REQUIREMENT:
Exactly and only the lines from the one containing "make_crown()" through the one containing "before = set(bpy.data.objects)" are to be repeated, both ends included.

SUPPLIED DATA:
++++++++++

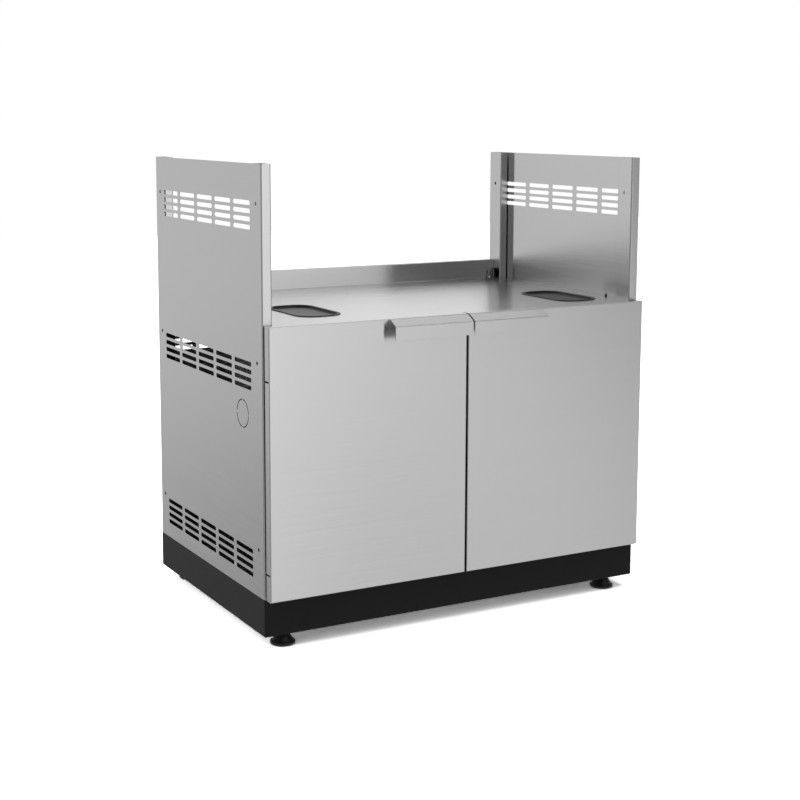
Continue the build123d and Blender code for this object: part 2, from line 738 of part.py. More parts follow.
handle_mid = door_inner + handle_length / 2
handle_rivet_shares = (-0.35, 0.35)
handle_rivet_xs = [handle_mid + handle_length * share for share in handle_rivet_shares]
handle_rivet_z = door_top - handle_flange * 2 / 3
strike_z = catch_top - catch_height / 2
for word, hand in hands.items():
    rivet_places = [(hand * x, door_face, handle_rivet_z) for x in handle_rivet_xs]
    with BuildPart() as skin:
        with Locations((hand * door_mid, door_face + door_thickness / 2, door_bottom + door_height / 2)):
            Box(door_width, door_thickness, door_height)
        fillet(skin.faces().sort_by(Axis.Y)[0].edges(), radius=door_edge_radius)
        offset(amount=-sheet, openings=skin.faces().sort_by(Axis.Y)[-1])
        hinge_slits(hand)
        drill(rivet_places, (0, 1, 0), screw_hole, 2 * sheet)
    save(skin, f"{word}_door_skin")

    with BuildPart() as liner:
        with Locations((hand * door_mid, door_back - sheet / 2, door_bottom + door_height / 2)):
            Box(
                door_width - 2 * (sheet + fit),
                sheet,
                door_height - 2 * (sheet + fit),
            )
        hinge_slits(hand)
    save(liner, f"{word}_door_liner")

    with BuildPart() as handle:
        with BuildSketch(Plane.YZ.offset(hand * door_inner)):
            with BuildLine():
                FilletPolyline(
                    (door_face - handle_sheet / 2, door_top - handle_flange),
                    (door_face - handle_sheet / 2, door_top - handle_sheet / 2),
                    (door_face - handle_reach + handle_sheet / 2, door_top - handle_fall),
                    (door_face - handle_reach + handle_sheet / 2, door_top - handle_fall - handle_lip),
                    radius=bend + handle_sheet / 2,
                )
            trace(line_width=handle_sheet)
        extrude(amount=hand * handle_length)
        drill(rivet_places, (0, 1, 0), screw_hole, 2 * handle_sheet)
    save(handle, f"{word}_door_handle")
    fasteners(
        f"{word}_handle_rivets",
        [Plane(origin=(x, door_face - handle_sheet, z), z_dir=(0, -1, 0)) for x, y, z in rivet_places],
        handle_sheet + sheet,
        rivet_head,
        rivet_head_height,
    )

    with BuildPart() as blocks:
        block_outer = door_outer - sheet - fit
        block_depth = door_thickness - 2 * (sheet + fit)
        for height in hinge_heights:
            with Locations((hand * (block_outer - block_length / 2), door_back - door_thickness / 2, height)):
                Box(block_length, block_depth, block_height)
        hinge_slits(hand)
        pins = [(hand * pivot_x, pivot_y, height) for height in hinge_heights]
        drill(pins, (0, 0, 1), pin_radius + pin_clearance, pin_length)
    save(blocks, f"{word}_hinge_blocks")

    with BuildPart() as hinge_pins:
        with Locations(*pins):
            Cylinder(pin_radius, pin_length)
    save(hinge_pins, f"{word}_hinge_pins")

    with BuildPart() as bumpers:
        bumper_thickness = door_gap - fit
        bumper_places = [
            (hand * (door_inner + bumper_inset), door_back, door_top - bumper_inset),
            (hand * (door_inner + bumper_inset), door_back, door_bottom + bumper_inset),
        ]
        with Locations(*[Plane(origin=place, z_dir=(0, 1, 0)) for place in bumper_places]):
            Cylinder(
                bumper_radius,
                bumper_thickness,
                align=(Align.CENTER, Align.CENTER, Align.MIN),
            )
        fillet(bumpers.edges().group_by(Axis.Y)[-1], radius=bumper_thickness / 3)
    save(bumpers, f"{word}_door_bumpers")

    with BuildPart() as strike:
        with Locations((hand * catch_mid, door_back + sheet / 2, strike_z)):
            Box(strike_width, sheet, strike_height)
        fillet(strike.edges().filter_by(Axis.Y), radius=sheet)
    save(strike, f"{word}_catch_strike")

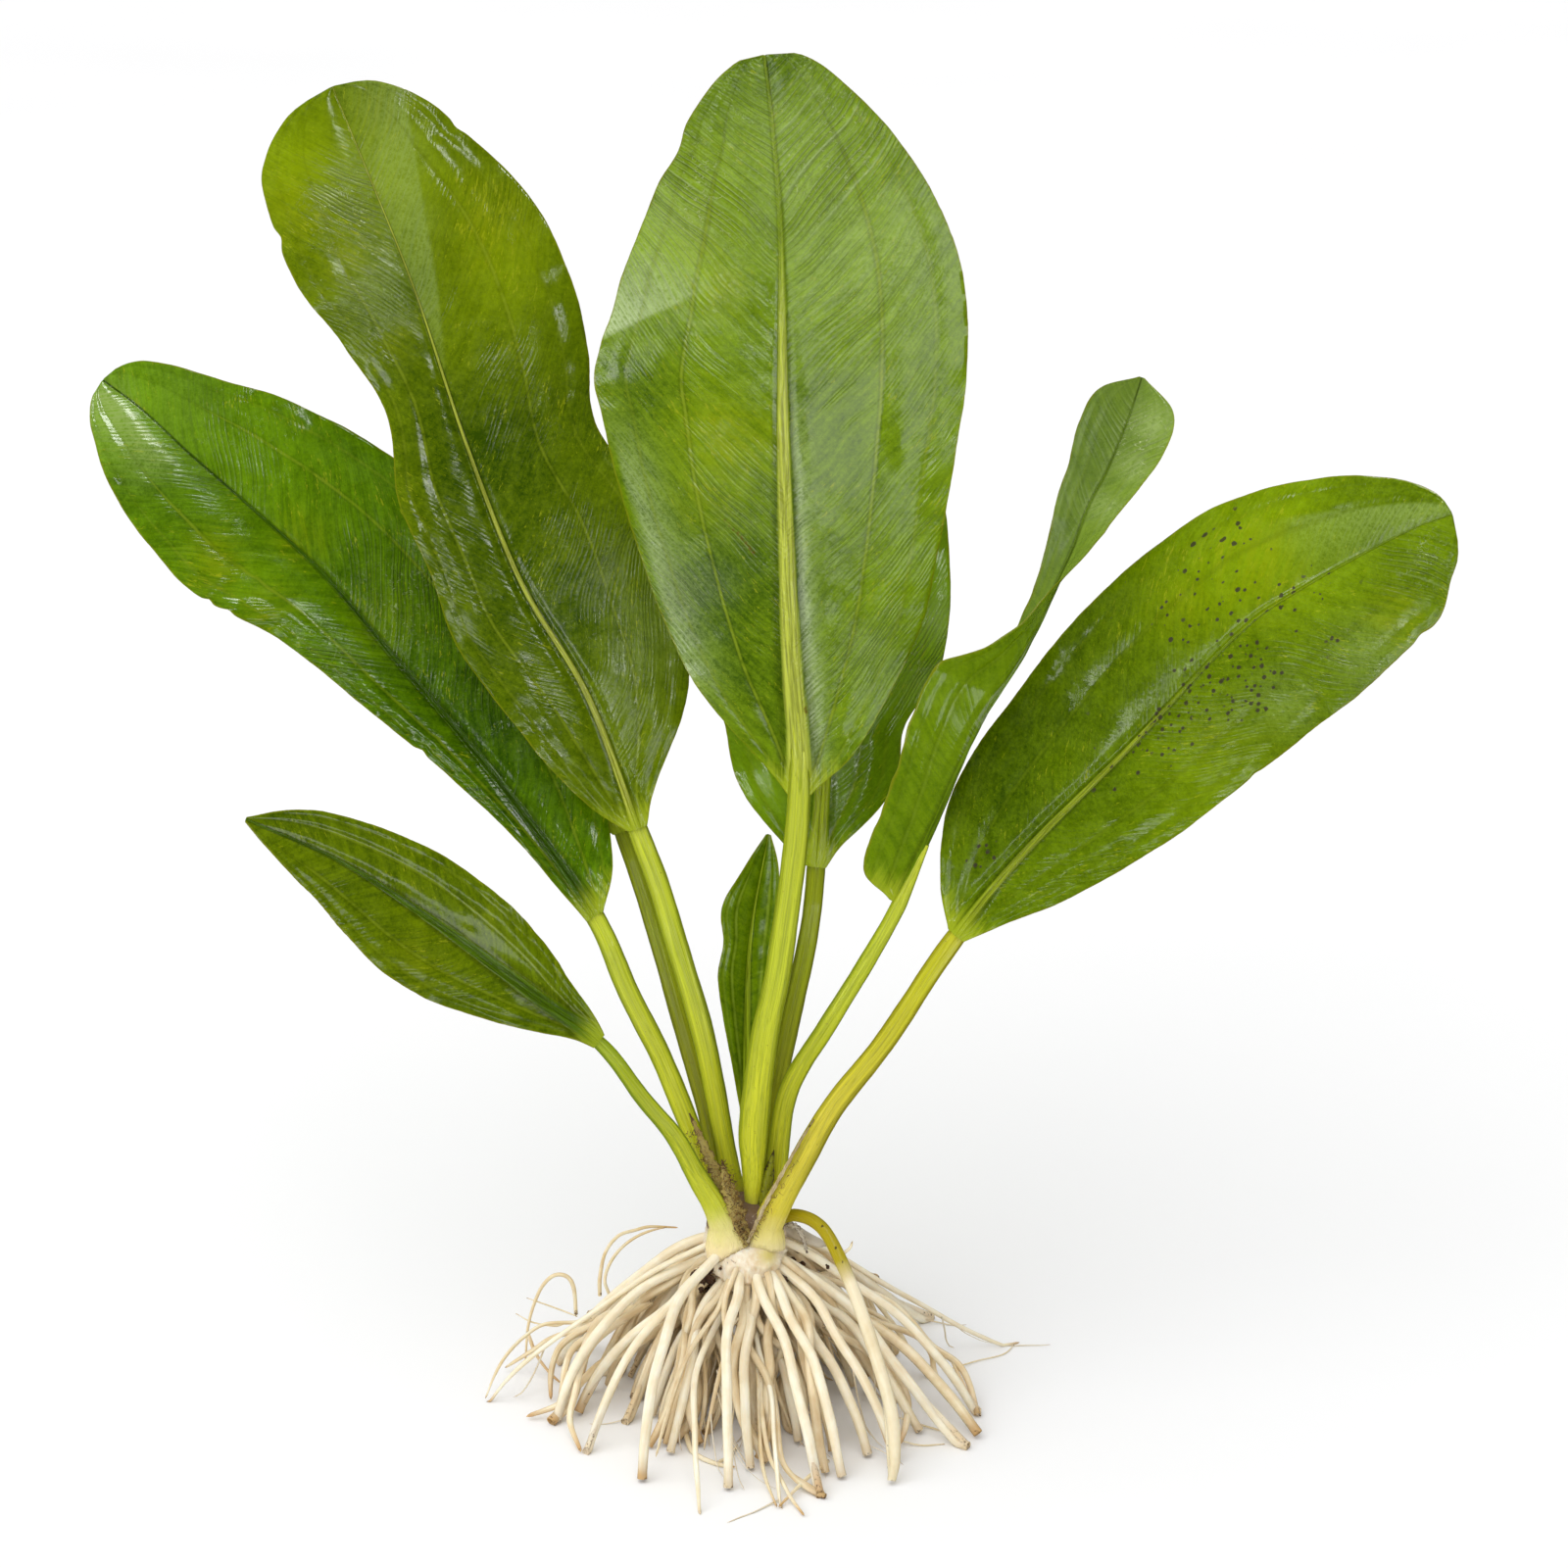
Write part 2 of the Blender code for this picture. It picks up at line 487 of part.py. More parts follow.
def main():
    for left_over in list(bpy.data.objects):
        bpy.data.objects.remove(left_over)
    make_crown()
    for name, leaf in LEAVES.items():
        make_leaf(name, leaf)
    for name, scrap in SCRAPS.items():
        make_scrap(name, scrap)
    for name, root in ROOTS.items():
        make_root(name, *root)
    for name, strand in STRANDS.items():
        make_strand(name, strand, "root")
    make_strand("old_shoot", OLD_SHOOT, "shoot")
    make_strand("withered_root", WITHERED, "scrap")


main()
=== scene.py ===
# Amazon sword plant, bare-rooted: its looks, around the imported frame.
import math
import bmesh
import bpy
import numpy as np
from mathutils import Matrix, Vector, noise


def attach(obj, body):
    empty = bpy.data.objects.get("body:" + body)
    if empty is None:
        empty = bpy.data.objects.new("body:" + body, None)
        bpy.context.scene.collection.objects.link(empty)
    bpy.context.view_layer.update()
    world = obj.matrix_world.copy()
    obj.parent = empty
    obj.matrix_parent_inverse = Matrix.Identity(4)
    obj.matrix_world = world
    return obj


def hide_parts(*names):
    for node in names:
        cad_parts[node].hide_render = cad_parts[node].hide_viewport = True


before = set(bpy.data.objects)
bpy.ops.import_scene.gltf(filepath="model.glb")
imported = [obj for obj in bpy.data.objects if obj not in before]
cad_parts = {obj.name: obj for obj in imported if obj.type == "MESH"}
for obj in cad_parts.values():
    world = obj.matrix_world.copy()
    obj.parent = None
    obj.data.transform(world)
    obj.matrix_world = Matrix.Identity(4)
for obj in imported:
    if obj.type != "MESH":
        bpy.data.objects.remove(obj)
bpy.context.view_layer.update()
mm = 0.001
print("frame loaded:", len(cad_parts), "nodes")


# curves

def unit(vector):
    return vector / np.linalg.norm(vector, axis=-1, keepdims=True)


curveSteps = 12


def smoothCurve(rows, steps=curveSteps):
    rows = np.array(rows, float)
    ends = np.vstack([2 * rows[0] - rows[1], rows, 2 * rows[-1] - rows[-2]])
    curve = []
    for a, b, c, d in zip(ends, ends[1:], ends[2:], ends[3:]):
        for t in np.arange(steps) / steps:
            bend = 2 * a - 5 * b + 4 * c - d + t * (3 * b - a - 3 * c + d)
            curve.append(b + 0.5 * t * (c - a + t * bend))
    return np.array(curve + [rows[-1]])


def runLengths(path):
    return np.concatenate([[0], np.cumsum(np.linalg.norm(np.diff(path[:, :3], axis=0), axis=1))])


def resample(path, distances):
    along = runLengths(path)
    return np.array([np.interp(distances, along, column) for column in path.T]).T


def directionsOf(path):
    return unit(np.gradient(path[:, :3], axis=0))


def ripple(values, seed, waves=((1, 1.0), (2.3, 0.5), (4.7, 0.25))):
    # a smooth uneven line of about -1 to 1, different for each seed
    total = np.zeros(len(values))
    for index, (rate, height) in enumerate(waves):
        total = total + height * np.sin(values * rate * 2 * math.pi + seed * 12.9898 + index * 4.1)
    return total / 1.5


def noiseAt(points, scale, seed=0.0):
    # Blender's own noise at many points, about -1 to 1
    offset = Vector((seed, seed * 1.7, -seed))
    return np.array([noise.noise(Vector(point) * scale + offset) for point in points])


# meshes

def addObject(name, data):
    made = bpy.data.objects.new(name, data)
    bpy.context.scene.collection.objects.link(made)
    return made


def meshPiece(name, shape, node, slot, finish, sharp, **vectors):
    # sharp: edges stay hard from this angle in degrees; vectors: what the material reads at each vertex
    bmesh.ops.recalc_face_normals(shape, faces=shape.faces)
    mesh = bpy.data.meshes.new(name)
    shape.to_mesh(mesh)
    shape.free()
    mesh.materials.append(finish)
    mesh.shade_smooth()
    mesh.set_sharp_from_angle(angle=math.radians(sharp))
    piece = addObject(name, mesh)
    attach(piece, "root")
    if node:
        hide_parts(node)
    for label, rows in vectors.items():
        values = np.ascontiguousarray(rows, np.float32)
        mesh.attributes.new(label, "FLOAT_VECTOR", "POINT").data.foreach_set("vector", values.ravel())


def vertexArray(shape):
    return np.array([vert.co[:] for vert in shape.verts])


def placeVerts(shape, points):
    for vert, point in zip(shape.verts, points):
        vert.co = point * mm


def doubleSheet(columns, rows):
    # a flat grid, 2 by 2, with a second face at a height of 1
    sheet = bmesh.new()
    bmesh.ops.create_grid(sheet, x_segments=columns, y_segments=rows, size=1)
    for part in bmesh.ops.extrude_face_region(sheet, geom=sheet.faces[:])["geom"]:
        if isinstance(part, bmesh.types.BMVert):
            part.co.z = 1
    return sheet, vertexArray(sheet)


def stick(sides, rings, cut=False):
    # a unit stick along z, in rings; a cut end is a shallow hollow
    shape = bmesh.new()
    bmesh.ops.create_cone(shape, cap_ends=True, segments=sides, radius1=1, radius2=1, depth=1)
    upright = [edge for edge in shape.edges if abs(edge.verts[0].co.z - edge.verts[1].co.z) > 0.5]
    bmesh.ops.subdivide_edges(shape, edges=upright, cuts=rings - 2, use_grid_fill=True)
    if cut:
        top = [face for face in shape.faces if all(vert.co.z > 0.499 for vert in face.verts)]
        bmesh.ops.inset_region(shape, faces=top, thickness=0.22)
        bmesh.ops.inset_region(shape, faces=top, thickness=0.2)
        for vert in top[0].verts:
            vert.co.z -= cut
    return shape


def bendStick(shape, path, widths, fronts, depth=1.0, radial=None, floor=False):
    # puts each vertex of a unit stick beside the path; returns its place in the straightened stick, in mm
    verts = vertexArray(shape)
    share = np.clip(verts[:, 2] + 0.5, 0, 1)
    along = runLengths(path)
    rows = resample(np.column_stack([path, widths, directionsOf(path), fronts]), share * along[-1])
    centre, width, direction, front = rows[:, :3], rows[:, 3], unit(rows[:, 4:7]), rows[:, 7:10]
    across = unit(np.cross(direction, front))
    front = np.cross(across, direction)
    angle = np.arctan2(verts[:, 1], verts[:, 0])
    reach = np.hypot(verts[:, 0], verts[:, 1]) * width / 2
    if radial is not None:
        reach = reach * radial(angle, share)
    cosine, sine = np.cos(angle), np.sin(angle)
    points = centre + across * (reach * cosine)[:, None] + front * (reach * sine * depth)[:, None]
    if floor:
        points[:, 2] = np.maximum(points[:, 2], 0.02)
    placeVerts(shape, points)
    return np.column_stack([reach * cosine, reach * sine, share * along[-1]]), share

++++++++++

TASK ANSWER:
    make_crown()
    for name, leaf in LEAVES.items():
        make_leaf(name, leaf)
    for name, scrap in SCRAPS.items():
        make_scrap(name, scrap)
    for name, root in ROOTS.items():
        make_root(name, *root)
    for name, strand in STRANDS.items():
        make_strand(name, strand, "root")
    make_strand("old_shoot", OLD_SHOOT, "shoot")
    make_strand("withered_root", WITHERED, "scrap")


main()
=== scene.py ===
# Amazon sword plant, bare-rooted: its looks, around the imported frame.
import math
import bmesh
import bpy
import numpy as np
from mathutils import Matrix, Vector, noise


def attach(obj, body):
    empty = bpy.data.objects.get("body:" + body)
    if empty is None:
        empty = bpy.data.objects.new("body:" + body, None)
        bpy.context.scene.collection.objects.link(empty)
    bpy.context.view_layer.update()
    world = obj.matrix_world.copy()
    obj.parent = empty
    obj.matrix_parent_inverse = Matrix.Identity(4)
    obj.matrix_world = world
    return obj


def hide_parts(*names):
    for node in names:
        cad_parts[node].hide_render = cad_parts[node].hide_viewport = True


before = set(bpy.data.objects)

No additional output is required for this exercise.